**Data in this exercise:**
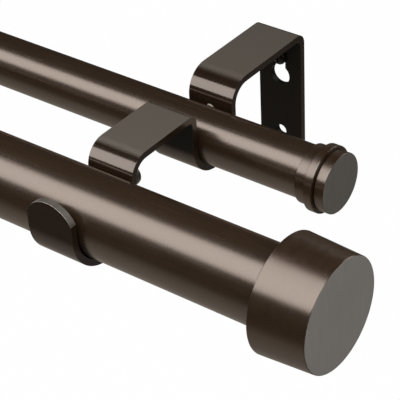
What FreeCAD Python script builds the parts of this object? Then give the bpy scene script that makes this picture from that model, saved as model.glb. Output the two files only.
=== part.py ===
import FreeCAD, Part
import os
import re
import Sketcher

# Double curtain pole: two telescopic tubes, one behind the other, in two bent strip brackets.
# +X runs along the poles, +Y into the wall, +Z up. Millimetres.
# The origin lies on the wall face of the right bracket, midway between its two fixing screws.

# Driving sizes: name, value
SIZES = [
    # Poles as they hang
    ("overall_length", 711.0),
    ("right_overhang", 101.0),
    ("back_end_inset", 38.9),
    ("front_projection", 117.0),
    ("back_projection", 56.6),
    ("front_axis_height", 14.45),
    ("back_drop", 1.3),
    ("front_diameter", 28.0),
    ("back_diameter", 19.5),
    ("outer_wall", 0.8),
    ("inner_wall", 0.8),
    ("sleeve_wall", 0.7),
    ("inner_shortfall", 50.0),
    ("closing_gap", 0.5),
    # Clearances
    ("slip_gap", 0.05),
    ("seat_gap", 0.1),
    # Bracket strip
    ("strip_width", 19.0),
    ("strip_thickness", 2.5),
    ("front_arch_rise", 14.0),
    ("back_arch_rise", 14.4),
    ("front_bend_radius", 8.3),
    ("middle_bend_radius", 4.0),
    ("back_bend_radius", 9.4),
    ("wall_bend_radius", 4.5),
    ("cradle_play", 0.4),
    ("front_rest_angle", 45.0),
    ("back_rest_angle", -30.0),
    ("tab_rise", 12.3),
    ("plate_drop", 25.0),
    ("end_crown", 6.0),
    ("cut_margin", 0.5),
    # Holes in the strip
    ("fixing_spacing", 32.5),
    ("fixing_hole_diameter", 4.8),
    ("keyhole_entry_diameter", 8.4),
    ("keyhole_travel", 7.6),
    # Lock screws
    ("lock_screw_diameter", 4.0),
    ("lock_head_diameter", 8.4),
    ("lock_head_height", 3.0),
    ("front_lock_reach", 6.5),
    ("back_lock_reach", 2.4),
    ("back_lock_rise", 3.4),
    ("lock_slot_width", 1.0),
    ("lock_slot_depth", 1.2),
    # Wall screws
    ("wall_screw_diameter", 3.4),
    ("wall_screw_length", 12.0),
    ("wall_screw_point", 3.0),
    ("wall_head_diameter", 5.6),
    ("wall_head_height", 1.6),
    ("wall_slot_width", 0.7),
    ("wall_slot_depth", 0.6),
    # Front end caps, cup shaped, with adapter rings
    ("front_cap_length", 20.4),
    ("front_adapter_thickness", 3.8),
    ("front_cap_wall", 1.6),
    ("front_cap_flare", 1.1),
    ("front_cap_floor", 2.0),
    ("adapter_recess", 0.5),
    # Back end caps, turned
    ("collar_wall", 0.95),
    ("collar_length", 4.4),
    ("ring_step", 1.45),
    ("ring_length", 3.2),
    ("groove_depth", 2.0),
    ("groove_width", 0.5),
    ("disc_step", 0.25),
    ("disc_length", 3.7),
    ("back_cap_floor", 0.9),
    ("plug_length", 12.0),
    ("edge_break", 0.4),
    # Sleeves and bushes
    ("sleeve_flange", 1.0),
    ("sleeve_length", 20.0),
    ("bush_stub_length", 12.0),
    ("bush_collar_length", 8.0),
    ("bush_wall", 1.6),
]

# Sizes that follow from the driving ones
DERIVED = {
    # Radii and heights
    "front_radius": "front_diameter / 2",
    "back_radius": "back_diameter / 2",
    "front_bore": "front_radius - outer_wall",
    "back_bore": "back_radius - outer_wall",
    "front_inner_radius": "front_bore - slip_gap - sleeve_wall - slip_gap",
    "back_inner_radius": "back_bore - slip_gap - sleeve_wall - slip_gap",
    "back_axis_height": "front_axis_height - back_drop",
    "lock_screw_radius": "lock_screw_diameter / 2",
    # End caps, built up from the tubes they hold
    "front_cap_bore": "front_radius + slip_gap + front_adapter_thickness + slip_gap",
    "front_cap_face": "front_cap_bore + front_cap_wall",
    "front_cap_rim": "front_cap_face + front_cap_flare",
    "back_cap_bore": "back_radius + slip_gap",
    "collar_radius": "back_cap_bore + collar_wall",
    "ring_radius": "collar_radius + ring_step",
    "disc_radius": "collar_radius + disc_step",
    "groove_radius": "disc_radius - groove_depth",
    # Bracket: distances from the wall, and heights
    "half_width": "strip_width / 2",
    "front_cradle": "front_radius + cradle_play",
    "back_cradle": "back_radius + cradle_play",
    "rest_offset": "cradle_play - seat_gap",
    "front_leg": "front_projection - front_cradle + rest_offset * sin(front_rest_angle)",
    "back_leg": "back_projection - back_cradle + rest_offset * sin(back_rest_angle)",
    "front_rise": "front_leg + 2 * front_cradle",
    "back_rise": "back_leg + 2 * back_cradle",
    "front_cradle_height": "front_axis_height + rest_offset * cos(front_rest_angle)",
    "back_cradle_height": "back_axis_height + rest_offset * cos(back_rest_angle)",
    "front_top": "front_axis_height + front_arch_rise",
    "back_top": "front_axis_height + back_arch_rise",
    "tab_tip": "front_axis_height + tab_rise",
    "crown_radius": "(half_width ^ 2 + end_crown ^ 2) / (2 * end_crown)",
    # Ends of the poles along X
    "left_end": "right_overhang - overall_length",
    "back_left_end": "left_end + back_end_inset",
    "back_right_end": "right_overhang - back_end_inset",
    "left_bracket_x": "left_end + right_overhang",
    "back_cap_depth": "disc_length + groove_width + back_cap_floor",
    "back_cap_length": "disc_length + groove_width + ring_length + collar_length",
    "front_mouth": "left_end + front_cap_length + closing_gap + sleeve_flange",
    "back_mouth": "back_left_end + back_cap_length + closing_gap + sleeve_flange",
    "front_outer_end": "right_overhang - front_cap_floor - seat_gap",
    "back_outer_end": "back_right_end - back_cap_depth - seat_gap",
    "front_inner_start": "left_end + front_cap_floor + seat_gap",
    "back_inner_start": "back_left_end + back_cap_depth + seat_gap",
    "front_inner_length": "front_outer_end - front_mouth - inner_shortfall",
    "back_inner_length": "back_outer_end - back_mouth - inner_shortfall",
    # Lock screws: their tips stop just short of the poles, the back one above the axis
    "front_lock_tip": "front_projection - front_radius - seat_gap",
    "back_lock_low": "back_lock_rise - lock_screw_radius",
    "back_lock_tip": "back_projection - sqrt(back_radius ^ 2 - (back_lock_low) ^ 2) - seat_gap",
}

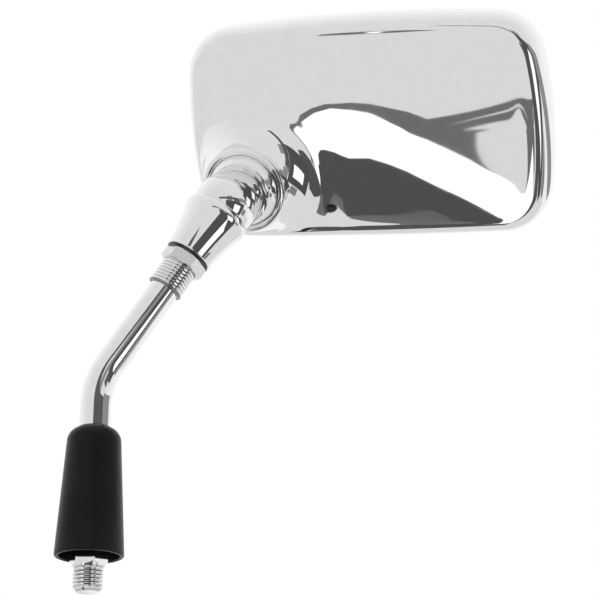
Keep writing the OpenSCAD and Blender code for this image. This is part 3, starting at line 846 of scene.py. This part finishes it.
def floorCard(name, values):
    bm = bmesh.new()
    level = studio["cardZ"] + values["lift"]
    bmesh.ops.contextual_create(bm, geom=[bm.verts.new((x, y, level)) for x, y in values["corners"]])
    bmesh.ops.triangulate(bm, faces=bm.faces)
    placeCard(name, bm, values["glow"])


def towards(values, side, rise):
    side, rise = math.radians(side), math.radians(rise)
    way = Vector((math.sin(side) * math.cos(rise), -math.cos(side) * math.cos(rise), math.sin(rise)))
    return Vector(values["centre"]) + values["distance"] * way


def hungCard(name, values):
    left, right, low, high = values["span"]
    bm = bmesh.new()
    foot = bm.verts.new(towards(values, left, low))
    top = bm.verts.new(towards(values, left, high))
    edge = bm.edges.new((foot, top))
    bmesh.ops.spin(bm, geom=[foot, top, edge], cent=values["centre"], axis=(0, 0, 1),
                   angle=math.radians(right - left), steps=hungSteps, use_merge=False, use_duplicate=False)
    placeCard(name, bm, values["glow"])


def stageFloor():
    paint, nodes, links, shader = newMaterial("palePaper")
    paper = noiseOn(nodes, links, studio["paperScale"], 4)
    paperTint = tint(nodes, links, paper.outputs[0], studio["floorDark"], studio["floorLight"])
    links.new(paperTint.outputs[0], shader.inputs["Base Color"])
    shader.inputs["Roughness"].default_value = studio["floorRough"]
    bm = bmesh.new()
    bmesh.ops.create_grid(bm, x_segments=1, y_segments=1, size=studio["floorHalf"])
    bmesh.ops.translate(bm, vec=(0, 0, studio["floorZ"]), verts=bm.verts)
    stageObject("floor", bm, paint)


def studioWorld():
    world = bpy.data.worlds.new("studio")
    world.use_nodes = True
    nodes, links = world.node_tree.nodes, world.node_tree.links
    sky = nodes.new("ShaderNodeTexCoord")
    split = nodes.new("ShaderNodeSeparateXYZ")
    links.new(sky.outputs["Generated"], split.inputs[0])
    shade = ramp(nodes, links, split.outputs["Y"], studio["front"], studio["world"], *studio["fade"])
    nodes["Background"].inputs[0].default_value = (1, 1, 1, 1)
    links.new(shade.outputs[0], nodes["Background"].inputs[1])
    bpy.context.scene.world = world
    bpy.context.scene.view_settings.view_transform = "Standard"


stageFloor()
for name, values in floorCards.items():
    floorCard(name, values)
for name, values in hungCards.items():
    hungCard(name, values)
studioWorld()
print("stage: light")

**What you have to do:** Filter for "scene". Return all lines that hold it.

**Correct answer:**
What FreeCAD Python script builds the parts of this object? Then give the bpy scene script that makes this picture from that model, saved as model.glb. Output the two files only.
Keep writing the OpenSCAD and Blender code for this image. This is part 3, starting at line 846 of scene.py. This part finishes it.
    bpy.context.scene.world = world
    bpy.context.scene.view_settings.view_transform = "Standard"